Il y a ce qu’ont écrit d'autres. Une histoire d’amour, la solitude, un plan foireux, et en arrière-fond, énorme, partout, le désespoir, arrière-fond qui devient Grund, socle contenant l’ensemble des termes du film. Ces qualificatifs, ces critiques ont leur importance, mais ce n'est pas là où je saurais aller (quoique cette première tentative d'écrit un minimum pensé sur un film ne sache aller vraiment nulle part). Je crois qu'il ne s’agit pas, dans la critique, entièrement que du film, que son goût vrai demeure indifférent à ces points d’ancrage du récit à travers le langage. Et pourtant, ce qui est dit a de l’importance. Nous ajustons l’air de rien notre perception à ces mots tranchants, définitifs, qui, si nous n’y prêtons pas attention, finissent par constituer les arêtes d’un film - à la façon de ces catégories comme les étiquettes de “romance” ou “drame”, dont nous trouvons après coup qu’elles sont bien insignifiantes et fausses, mais auxquelles nous ne pouvons légitimement rien reprocher : leur insuffisance fait partie de leur rôle, et il nous faut lire à travers les lignes.

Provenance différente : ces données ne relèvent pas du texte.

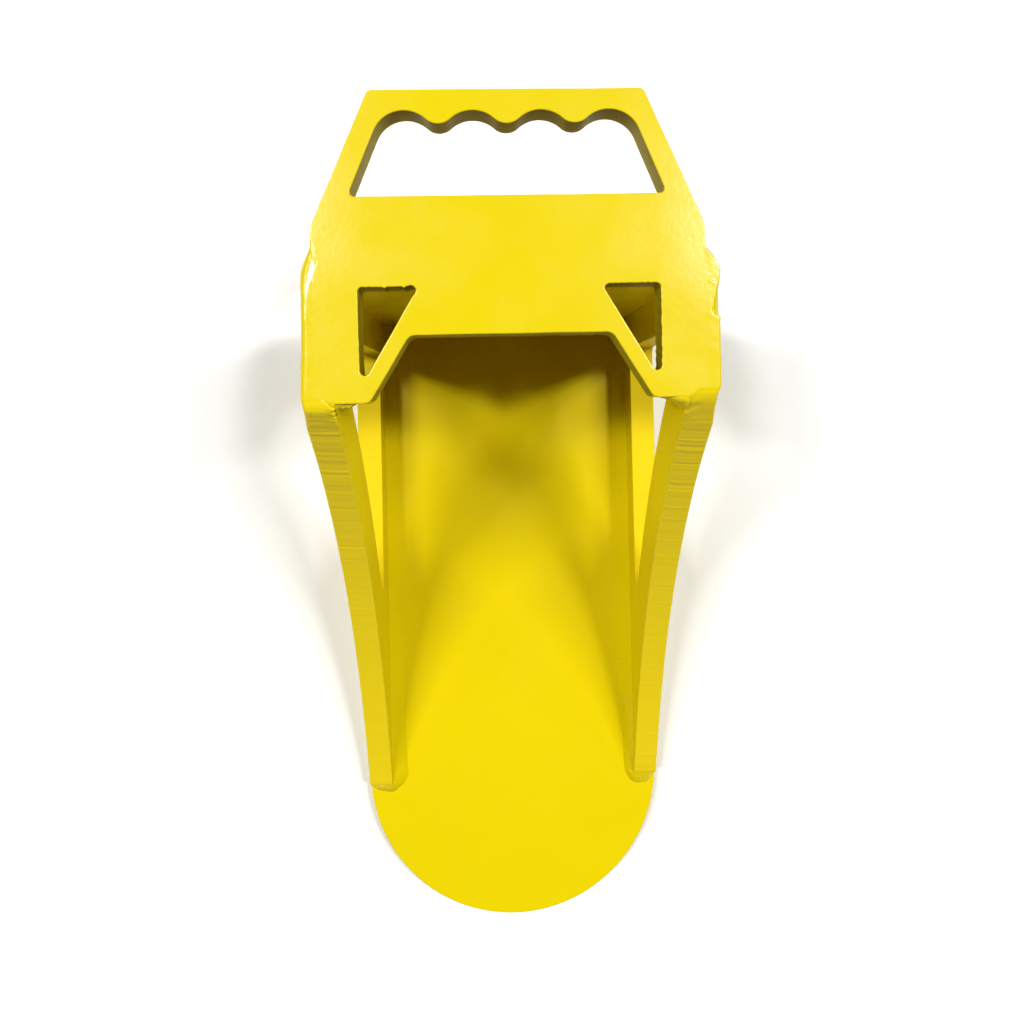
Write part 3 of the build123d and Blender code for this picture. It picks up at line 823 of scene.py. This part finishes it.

Ici je ne “critique” pas, avec tout ce que cela impliquerait de justesse, de mise à distance mêlée de sentiment. Je rêvasse.

De Damnation je voudrais essayer de dire l’atmosphère. Le bain d’impressions où se mêlent ce que nous aimons déjà et ce que nous découvrons, des réminiscences, des couleurs, et l’Idée du film, c’est-à-dire ce que l’on ressentira qu’il nous dit, ce en quoi il est important, mêlé d’observations directes. J’ai pensé que la caméra, lente et doucement flottante, vaporeuse dans son mouvement mais nette dans ce qu’elle cherche à montrer, était comme un œil qui jouerait avec l’image, consciente que ce qu’elle montre est fabriqué et qu’elle peut à loisir nous en dévoiler tel coin ou telle bordure, dévoilement qui changerait la perception entière de la scène. La caméra est palpable (l’œil). Et c’est ainsi que les plans-séquence de Béla Tarr m’apparaissent comme plusieurs scènes, puisque la caméra mouvante découvre à chaque ensemble de secondes de nouvelles perspectives, et que cela hypnotise à tel point qu’on ne sait plus bien où est le mouvement : sommes-nous dans le film, ou à la bordure du film (la caméra) ? Je pense à la première danse dans Les Harmonies Werckmeister, où les hommes et la caméra tournoient ensemble. La présence fréquente d’un musicien dans la scène renforce ce questionnement de “ce qui est vraiment le film” (je manque de théorie pour analyse cela).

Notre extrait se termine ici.